Challenge ->
Retype, exactly as written, every line from the one containing "neckCasting();" down to the one containing "for node in", including both, and nothing else.

Source material ->
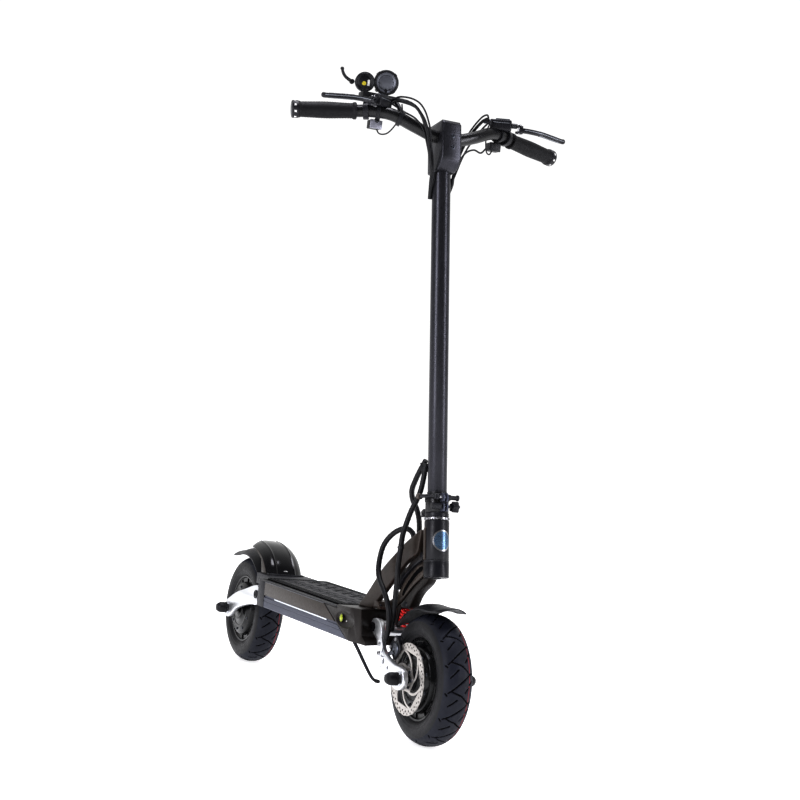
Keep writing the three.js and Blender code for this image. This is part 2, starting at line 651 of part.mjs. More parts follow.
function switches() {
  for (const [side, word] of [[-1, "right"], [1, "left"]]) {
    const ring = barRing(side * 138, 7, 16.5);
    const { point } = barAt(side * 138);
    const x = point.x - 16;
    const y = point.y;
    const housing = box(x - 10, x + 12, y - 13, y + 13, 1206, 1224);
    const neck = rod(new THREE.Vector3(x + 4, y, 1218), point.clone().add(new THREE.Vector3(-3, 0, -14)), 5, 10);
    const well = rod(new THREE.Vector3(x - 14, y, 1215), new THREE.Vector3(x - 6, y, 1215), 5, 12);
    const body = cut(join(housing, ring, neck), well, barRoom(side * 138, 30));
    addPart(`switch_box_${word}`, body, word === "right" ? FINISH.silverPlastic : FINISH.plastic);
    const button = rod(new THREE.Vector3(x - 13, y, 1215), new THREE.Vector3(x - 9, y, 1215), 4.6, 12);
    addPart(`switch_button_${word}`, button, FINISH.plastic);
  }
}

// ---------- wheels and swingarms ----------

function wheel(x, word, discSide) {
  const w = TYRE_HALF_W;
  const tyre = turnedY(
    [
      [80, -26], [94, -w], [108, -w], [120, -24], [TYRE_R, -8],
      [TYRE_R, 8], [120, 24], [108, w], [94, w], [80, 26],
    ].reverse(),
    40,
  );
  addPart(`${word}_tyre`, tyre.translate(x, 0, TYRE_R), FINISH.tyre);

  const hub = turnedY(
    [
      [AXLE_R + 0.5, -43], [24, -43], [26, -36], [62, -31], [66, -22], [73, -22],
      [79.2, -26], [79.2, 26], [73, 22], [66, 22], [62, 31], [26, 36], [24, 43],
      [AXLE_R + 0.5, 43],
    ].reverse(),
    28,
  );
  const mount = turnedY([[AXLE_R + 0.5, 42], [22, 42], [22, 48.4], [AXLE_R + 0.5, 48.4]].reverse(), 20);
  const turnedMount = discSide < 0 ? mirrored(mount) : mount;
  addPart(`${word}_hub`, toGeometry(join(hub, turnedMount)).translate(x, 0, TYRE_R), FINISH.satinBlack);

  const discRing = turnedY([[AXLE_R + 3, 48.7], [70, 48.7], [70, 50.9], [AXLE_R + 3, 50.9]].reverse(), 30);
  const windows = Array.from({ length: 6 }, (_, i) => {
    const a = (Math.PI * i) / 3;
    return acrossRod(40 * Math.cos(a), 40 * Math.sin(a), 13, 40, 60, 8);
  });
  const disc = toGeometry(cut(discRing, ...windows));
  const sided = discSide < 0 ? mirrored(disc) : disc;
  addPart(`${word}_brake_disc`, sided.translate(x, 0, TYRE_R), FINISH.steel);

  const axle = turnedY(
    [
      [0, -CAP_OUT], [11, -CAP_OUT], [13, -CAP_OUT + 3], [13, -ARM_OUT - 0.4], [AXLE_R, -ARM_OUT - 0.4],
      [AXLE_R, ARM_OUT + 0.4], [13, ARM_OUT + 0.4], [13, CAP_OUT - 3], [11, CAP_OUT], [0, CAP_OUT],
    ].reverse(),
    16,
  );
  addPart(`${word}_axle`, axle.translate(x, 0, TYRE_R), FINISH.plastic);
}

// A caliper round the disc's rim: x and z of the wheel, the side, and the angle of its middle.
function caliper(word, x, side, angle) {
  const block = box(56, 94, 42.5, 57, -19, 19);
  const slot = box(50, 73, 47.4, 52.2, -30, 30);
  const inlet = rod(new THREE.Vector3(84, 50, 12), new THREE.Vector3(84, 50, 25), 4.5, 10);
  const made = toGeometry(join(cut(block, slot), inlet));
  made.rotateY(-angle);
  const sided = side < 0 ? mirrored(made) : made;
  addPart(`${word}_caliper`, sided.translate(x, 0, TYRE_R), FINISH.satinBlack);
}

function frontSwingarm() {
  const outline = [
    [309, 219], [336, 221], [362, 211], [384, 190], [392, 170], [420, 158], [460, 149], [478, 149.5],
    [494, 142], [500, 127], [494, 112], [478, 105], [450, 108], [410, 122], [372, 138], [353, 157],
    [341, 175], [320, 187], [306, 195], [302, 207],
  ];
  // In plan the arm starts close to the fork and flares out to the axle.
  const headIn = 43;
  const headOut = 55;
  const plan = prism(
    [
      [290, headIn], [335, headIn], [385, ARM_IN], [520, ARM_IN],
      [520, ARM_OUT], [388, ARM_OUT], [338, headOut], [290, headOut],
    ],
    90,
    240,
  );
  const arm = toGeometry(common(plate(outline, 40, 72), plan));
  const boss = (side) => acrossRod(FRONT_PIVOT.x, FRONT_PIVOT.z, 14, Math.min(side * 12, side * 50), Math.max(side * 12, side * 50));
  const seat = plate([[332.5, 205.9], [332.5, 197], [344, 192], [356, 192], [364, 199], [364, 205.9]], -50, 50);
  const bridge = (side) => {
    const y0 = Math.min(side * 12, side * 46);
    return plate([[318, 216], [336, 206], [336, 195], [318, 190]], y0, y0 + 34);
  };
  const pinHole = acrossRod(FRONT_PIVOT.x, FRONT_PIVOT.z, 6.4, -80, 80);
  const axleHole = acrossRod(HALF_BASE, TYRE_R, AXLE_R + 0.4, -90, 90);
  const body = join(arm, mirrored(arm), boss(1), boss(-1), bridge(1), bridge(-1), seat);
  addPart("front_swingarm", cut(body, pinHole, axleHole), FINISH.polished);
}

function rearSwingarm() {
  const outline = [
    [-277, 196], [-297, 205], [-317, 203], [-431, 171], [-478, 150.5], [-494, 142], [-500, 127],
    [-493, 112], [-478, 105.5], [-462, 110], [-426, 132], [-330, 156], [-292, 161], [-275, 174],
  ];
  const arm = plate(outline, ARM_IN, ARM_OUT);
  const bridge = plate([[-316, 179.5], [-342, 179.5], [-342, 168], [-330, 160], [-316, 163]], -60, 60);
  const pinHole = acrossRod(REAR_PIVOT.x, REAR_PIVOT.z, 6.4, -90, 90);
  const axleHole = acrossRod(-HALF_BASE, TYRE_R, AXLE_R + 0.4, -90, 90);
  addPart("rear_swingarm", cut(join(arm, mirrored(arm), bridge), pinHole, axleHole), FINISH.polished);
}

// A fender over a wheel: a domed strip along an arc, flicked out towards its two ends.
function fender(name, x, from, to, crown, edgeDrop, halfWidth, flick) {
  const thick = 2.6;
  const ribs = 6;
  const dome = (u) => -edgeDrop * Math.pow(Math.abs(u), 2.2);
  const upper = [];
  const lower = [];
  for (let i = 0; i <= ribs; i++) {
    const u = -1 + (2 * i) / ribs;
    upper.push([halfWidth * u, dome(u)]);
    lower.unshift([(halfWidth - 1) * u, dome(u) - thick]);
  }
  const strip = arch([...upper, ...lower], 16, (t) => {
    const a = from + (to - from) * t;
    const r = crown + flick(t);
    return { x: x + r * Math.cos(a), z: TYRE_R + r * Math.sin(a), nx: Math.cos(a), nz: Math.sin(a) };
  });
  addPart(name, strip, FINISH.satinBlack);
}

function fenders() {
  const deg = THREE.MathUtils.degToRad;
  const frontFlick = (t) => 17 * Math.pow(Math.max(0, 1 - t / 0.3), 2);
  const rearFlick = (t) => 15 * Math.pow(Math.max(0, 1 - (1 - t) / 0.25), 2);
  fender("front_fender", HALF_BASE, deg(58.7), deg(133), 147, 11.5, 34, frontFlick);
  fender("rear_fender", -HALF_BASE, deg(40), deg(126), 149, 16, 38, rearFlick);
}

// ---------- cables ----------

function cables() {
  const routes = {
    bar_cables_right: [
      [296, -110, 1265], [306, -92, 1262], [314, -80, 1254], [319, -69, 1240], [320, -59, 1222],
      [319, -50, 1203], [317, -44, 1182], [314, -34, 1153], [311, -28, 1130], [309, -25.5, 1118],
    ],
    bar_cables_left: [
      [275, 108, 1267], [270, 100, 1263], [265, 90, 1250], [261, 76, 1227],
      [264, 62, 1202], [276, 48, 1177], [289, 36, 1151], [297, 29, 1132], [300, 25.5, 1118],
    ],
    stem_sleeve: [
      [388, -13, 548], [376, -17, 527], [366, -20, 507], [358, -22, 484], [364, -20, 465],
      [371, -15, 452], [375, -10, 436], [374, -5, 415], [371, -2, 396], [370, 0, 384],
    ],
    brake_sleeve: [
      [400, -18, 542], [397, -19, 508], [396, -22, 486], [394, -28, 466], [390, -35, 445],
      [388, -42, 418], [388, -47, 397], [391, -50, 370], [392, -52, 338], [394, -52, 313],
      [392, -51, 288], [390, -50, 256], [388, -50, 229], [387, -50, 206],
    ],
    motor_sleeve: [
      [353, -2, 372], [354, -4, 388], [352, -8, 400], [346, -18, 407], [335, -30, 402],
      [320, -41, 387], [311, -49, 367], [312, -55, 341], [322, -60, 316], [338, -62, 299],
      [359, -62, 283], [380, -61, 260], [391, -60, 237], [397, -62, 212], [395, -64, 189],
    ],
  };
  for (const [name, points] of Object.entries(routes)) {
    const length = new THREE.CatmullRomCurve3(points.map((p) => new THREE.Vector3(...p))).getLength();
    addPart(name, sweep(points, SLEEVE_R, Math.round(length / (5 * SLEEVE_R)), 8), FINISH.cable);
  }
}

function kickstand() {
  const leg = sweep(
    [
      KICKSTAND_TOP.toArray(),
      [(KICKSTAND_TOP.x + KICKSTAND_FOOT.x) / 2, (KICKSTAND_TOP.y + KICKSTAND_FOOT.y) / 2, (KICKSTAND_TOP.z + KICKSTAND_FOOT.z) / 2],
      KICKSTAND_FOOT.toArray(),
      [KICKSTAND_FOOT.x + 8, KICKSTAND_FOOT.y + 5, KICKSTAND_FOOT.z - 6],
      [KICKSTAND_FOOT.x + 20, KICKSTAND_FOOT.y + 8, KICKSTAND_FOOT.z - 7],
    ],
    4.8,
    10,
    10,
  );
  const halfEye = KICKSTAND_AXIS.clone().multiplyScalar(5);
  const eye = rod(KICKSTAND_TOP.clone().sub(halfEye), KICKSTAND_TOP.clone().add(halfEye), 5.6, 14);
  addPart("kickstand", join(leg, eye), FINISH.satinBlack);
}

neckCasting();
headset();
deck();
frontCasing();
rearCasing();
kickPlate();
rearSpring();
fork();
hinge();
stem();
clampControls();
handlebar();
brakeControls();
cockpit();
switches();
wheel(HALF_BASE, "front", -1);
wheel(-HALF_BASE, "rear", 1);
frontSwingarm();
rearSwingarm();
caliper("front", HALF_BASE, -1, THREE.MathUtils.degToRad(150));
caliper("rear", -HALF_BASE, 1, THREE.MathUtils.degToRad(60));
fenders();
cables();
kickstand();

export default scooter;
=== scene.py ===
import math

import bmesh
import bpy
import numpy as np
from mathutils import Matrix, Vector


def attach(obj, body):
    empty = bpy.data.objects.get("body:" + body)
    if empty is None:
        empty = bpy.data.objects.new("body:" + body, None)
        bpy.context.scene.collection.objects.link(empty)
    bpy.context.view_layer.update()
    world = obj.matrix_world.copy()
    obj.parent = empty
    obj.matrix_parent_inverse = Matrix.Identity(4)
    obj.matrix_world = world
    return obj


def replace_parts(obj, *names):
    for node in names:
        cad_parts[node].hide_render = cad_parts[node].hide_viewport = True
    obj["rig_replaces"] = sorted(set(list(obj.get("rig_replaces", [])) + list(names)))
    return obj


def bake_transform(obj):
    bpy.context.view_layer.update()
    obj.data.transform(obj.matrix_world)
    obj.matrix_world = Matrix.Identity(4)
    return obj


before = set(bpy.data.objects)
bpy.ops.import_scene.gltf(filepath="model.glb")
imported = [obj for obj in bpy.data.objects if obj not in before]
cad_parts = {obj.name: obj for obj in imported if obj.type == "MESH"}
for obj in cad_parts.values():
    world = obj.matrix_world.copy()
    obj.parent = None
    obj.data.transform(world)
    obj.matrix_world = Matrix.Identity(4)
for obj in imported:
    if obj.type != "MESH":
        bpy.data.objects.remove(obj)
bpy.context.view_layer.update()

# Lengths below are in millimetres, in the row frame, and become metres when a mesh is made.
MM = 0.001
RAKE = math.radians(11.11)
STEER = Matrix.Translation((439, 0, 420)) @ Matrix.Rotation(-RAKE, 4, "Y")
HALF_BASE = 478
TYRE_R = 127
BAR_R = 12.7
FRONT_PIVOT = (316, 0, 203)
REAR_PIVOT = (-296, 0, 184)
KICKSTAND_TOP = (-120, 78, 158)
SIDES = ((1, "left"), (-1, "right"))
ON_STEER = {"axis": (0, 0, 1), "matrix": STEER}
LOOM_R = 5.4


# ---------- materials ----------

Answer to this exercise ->
neckCasting();
headset();
deck();
frontCasing();
rearCasing();
kickPlate();
rearSpring();
fork();
hinge();
stem();
clampControls();
handlebar();
brakeControls();
cockpit();
switches();
wheel(HALF_BASE, "front", -1);
wheel(-HALF_BASE, "rear", 1);
frontSwingarm();
rearSwingarm();
caliper("front", HALF_BASE, -1, THREE.MathUtils.degToRad(150));
caliper("rear", -HALF_BASE, 1, THREE.MathUtils.degToRad(60));
fenders();
cables();
kickstand();

export default scooter;
=== scene.py ===
import math

import bmesh
import bpy
import numpy as np
from mathutils import Matrix, Vector


def attach(obj, body):
    empty = bpy.data.objects.get("body:" + body)
    if empty is None:
        empty = bpy.data.objects.new("body:" + body, None)
        bpy.context.scene.collection.objects.link(empty)
    bpy.context.view_layer.update()
    world = obj.matrix_world.copy()
    obj.parent = empty
    obj.matrix_parent_inverse = Matrix.Identity(4)
    obj.matrix_world = world
    return obj


def replace_parts(obj, *names):
    for node in names:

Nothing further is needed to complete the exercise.